URLs are used for two purposes in System.Web.Routing - for checking if a request matches a route (in this instance the route URL is considered to be specified using a simple pattern DSL) and for generating virtual paths (in this instance the route URL is considered to be a replacement pattern for the virtual path).

Note: all of the information below has been acquired through tests and whatever little documentation is available on the subject, I saw no source code for .NET's version (we never do that at Mono, as you probably know) so there might be errors and mistakes in the description. If you find one, please let me know (or better yet - create a simple test case which demonstrates the failure and file a bug for Mono's Sys.Web component. If you're interested in the tests we have, feel free to take a look

From the two, route matching is better documented, but let me outline the rules which the matching URLs follow:

  • URL must not start with either ~ or / characters
  • URL must not contain the ? character.
  • Each URL is built from zero or more segments separated with the / character
  • Each segment may contain any number of sections enclosed in the { and } characters.
  • Within one segment, no two sections can be adjacent, they must be separated with literal string of characters.
  • No section name must be empty. Empty in this case is understood as "not containing any characters" - you can have a section name consisting only of whitespace (including tabs and newlines).
  • Sections are parsed using hungry matching - that is, they will consume all the text from their starting point all the way to the start of the last ocurrence of the following literal or to the end of input, whichever comes first.
  • A segment may contain a catch-all section which is marked by putting * as the first character of the section name. Catch-all sections must come alone within the segment and they are valid only in the last segment of the URL

This is a pretty simple set of rules and is easy to implement (see PatternParser.cs in Mono repository)

 

Let's pass to the other part of the subject, virtual path generation. The theory seems simple here - take the original route URL and replace it with provided values. The simple recipe has embedded traps, however. Once you discover the rules, they're easy and the algorithm is clear, but discovering them is, as it turns out, not so easy today. Thanks to Atushi Enomoto's work on implementing our System.Web.Routing there already was basic support for the parsing/matching/generating operations which covered the most common cases. It didn't work correctly for the more obscure and less frequently encountered scenarios. There was very little meaningful information on the web I could find on those and, by far, the most valuable piece of information came from the "ASP.NET MVC 1.0" book (Chapter 4). All gathered together, however, it still didn't cover everything. What you can see below is a conglomerate of the above information with knowledge learned from tests.

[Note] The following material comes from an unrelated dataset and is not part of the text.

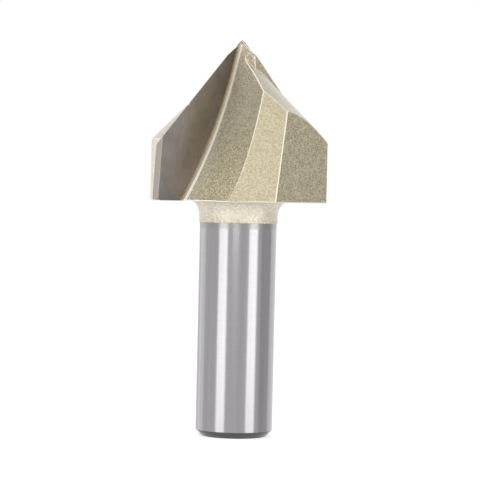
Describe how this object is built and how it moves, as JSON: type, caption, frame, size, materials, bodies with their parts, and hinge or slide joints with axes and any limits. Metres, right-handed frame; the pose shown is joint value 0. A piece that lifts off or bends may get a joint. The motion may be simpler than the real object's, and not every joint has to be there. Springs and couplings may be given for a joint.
{
  "type": "v groove router bit",
  "caption": "V groove router bit with a round shank, hollow gullets, milled relief flats and brazed carbide tips that meet in a square point.",
  "frame": {"origin": "centre of the shank's end face, which is the bottom of the bit standing point up", "axes": "+Z runs along the bit's axis from the shank's end to the point; the first tip's cutting edge lies near -X and its rake face looks toward -Y; the bit cuts when it turns anticlockwise seen from the point"},
  "size_m": [0.0318, 0.0184, 0.0618],
  "materials": {
    "steel": "ground shank, sprayed pale gold coating on the head and neck",
    "carbide": "dark ground cemented carbide"
  },
  "bodies": {
    "root": {"bit_body": "steel", "carbide_tip_a": "carbide", "carbide_tip_b": "carbide"}
  },
  "joints": []
}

There are several terms you need to be familiar with in order to understand what's going on:

Required values
Values which are found in the route URL (i.e. sections) which don't have defaults provided
Default values
Values provided by the programmer in the route's Default dictionary.
Ambient values
Values gathered by the routing engine from the current request. They are accessible via RequestContext.RouteData.Values
Constraints
Programmer can provide the routing engine with a set of per-route constraints. Constraints may be presented in two flavors - either strings, which are treated as regular expressions, or instances of the IRouteConstraint interface. Those values are consulted when generating the virtual path.
Overflow values
Those are the values provided explicitly in the call to Route.GetVirtualPath that are not in the route URL and also are not specified in the Defaults and Constraints dictionaries attached to the Route class. Such values are appended as query parameters to the generated virtual path.

Given the information above, the rules for virtual path generation are outlined below. This is where it becomes a bit entangled.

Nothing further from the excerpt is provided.